Instructions for the task. Set down, please, exactly the lines below that run from the line with "build_feet(rubber)" to the line with "record = json.load(file)", both lines included.

Supplied data.
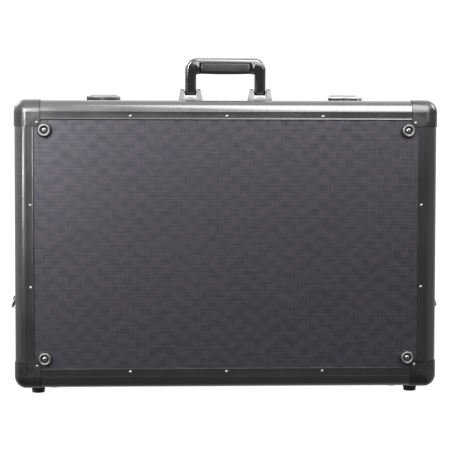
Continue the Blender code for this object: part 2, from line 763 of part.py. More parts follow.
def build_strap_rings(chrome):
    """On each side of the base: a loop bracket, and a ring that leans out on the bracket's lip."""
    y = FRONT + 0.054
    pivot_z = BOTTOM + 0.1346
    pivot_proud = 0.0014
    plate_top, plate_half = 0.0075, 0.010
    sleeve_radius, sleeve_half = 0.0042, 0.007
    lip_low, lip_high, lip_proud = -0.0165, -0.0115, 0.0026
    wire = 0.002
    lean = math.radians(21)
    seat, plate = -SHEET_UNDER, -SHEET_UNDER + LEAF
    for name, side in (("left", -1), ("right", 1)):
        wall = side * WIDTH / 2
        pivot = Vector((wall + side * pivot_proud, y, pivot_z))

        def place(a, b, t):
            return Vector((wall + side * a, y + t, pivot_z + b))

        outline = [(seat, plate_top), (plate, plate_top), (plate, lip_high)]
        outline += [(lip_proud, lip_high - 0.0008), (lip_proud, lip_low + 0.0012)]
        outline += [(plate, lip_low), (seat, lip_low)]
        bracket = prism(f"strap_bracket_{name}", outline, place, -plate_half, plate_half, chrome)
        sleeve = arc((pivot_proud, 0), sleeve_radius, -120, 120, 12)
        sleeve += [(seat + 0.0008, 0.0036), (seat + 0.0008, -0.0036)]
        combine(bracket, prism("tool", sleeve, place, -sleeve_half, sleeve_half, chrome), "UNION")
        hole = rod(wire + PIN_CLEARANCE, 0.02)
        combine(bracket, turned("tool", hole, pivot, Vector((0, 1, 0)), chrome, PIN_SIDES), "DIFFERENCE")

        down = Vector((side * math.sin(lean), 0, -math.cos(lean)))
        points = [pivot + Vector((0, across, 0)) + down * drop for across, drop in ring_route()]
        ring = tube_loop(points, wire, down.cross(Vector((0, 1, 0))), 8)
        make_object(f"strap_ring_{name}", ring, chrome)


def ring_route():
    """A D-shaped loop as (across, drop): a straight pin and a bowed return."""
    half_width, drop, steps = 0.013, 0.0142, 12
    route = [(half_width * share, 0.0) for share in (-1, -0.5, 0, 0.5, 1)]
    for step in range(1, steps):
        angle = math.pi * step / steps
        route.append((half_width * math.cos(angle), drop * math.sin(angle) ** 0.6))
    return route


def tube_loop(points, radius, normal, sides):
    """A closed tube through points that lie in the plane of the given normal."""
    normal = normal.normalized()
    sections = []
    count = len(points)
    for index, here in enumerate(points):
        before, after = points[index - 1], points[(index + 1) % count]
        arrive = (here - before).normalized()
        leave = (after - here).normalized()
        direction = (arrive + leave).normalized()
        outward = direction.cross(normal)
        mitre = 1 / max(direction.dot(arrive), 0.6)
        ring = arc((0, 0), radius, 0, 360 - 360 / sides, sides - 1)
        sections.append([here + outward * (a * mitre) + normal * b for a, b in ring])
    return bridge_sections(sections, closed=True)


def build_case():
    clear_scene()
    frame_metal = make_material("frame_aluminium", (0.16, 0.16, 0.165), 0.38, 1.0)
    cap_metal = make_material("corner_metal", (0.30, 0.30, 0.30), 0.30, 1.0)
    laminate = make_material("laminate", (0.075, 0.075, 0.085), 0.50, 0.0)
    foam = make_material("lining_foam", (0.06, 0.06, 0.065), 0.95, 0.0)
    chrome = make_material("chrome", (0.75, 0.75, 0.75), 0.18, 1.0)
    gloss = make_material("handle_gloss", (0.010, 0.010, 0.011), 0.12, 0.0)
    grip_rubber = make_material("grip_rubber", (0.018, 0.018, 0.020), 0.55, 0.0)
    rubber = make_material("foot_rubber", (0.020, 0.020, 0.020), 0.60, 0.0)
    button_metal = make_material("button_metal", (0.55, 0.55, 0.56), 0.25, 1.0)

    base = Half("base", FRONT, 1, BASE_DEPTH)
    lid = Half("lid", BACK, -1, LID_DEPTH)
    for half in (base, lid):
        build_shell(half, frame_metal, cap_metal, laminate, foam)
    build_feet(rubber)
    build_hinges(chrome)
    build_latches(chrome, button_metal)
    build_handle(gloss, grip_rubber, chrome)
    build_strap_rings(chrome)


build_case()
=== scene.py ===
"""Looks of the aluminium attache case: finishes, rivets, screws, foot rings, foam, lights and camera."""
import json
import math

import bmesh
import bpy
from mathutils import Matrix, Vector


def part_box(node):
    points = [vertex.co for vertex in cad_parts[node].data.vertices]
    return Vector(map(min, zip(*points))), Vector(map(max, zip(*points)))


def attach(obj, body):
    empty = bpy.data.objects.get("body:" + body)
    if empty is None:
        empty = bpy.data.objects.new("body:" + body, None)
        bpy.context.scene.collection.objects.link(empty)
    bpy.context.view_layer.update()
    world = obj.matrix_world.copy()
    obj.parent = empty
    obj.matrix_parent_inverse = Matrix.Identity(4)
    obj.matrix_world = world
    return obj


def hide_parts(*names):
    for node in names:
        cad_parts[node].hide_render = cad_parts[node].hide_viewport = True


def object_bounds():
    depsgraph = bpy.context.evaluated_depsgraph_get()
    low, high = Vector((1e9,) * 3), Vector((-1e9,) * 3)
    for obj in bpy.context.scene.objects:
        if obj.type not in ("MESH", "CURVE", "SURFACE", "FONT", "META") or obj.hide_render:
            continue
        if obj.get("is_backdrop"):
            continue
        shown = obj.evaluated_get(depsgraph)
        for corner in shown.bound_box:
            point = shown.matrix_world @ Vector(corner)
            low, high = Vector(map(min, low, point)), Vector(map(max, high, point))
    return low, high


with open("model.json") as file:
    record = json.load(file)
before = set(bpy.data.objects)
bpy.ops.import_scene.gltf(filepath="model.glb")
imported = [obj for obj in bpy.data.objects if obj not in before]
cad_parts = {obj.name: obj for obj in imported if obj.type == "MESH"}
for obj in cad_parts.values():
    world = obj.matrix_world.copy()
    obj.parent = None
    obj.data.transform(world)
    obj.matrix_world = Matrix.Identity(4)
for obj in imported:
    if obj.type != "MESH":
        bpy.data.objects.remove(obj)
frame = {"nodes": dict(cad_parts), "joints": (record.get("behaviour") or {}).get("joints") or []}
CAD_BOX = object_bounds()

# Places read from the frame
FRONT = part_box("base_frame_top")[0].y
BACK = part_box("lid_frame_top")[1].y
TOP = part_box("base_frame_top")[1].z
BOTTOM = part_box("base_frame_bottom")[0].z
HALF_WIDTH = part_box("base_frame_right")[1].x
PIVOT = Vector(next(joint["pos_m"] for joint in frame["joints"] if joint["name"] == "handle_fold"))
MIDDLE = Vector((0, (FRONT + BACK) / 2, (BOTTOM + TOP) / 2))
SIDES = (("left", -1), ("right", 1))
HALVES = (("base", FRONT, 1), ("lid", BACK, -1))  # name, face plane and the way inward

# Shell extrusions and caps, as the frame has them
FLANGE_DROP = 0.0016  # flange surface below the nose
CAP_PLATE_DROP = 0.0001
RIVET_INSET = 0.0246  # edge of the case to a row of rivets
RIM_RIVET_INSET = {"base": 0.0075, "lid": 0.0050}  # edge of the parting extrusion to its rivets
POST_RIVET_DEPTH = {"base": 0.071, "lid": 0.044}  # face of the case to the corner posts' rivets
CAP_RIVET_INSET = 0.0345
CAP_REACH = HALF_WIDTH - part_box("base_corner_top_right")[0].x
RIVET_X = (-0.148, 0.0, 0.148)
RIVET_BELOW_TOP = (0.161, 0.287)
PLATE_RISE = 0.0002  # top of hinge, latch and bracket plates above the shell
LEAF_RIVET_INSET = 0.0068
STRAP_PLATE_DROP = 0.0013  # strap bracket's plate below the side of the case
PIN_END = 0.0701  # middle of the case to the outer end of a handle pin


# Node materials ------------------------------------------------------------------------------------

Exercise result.
    build_feet(rubber)
    build_hinges(chrome)
    build_latches(chrome, button_metal)
    build_handle(gloss, grip_rubber, chrome)
    build_strap_rings(chrome)


build_case()
=== scene.py ===
"""Looks of the aluminium attache case: finishes, rivets, screws, foot rings, foam, lights and camera."""
import json
import math

import bmesh
import bpy
from mathutils import Matrix, Vector


def part_box(node):
    points = [vertex.co for vertex in cad_parts[node].data.vertices]
    return Vector(map(min, zip(*points))), Vector(map(max, zip(*points)))


def attach(obj, body):
    empty = bpy.data.objects.get("body:" + body)
    if empty is None:
        empty = bpy.data.objects.new("body:" + body, None)
        bpy.context.scene.collection.objects.link(empty)
    bpy.context.view_layer.update()
    world = obj.matrix_world.copy()
    obj.parent = empty
    obj.matrix_parent_inverse = Matrix.Identity(4)
    obj.matrix_world = world
    return obj


def hide_parts(*names):
    for node in names:
        cad_parts[node].hide_render = cad_parts[node].hide_viewport = True


def object_bounds():
    depsgraph = bpy.context.evaluated_depsgraph_get()
    low, high = Vector((1e9,) * 3), Vector((-1e9,) * 3)
    for obj in bpy.context.scene.objects:
        if obj.type not in ("MESH", "CURVE", "SURFACE", "FONT", "META") or obj.hide_render:
            continue
        if obj.get("is_backdrop"):
            continue
        shown = obj.evaluated_get(depsgraph)
        for corner in shown.bound_box:
            point = shown.matrix_world @ Vector(corner)
            low, high = Vector(map(min, low, point)), Vector(map(max, high, point))
    return low, high


with open("model.json") as file:
    record = json.load(file)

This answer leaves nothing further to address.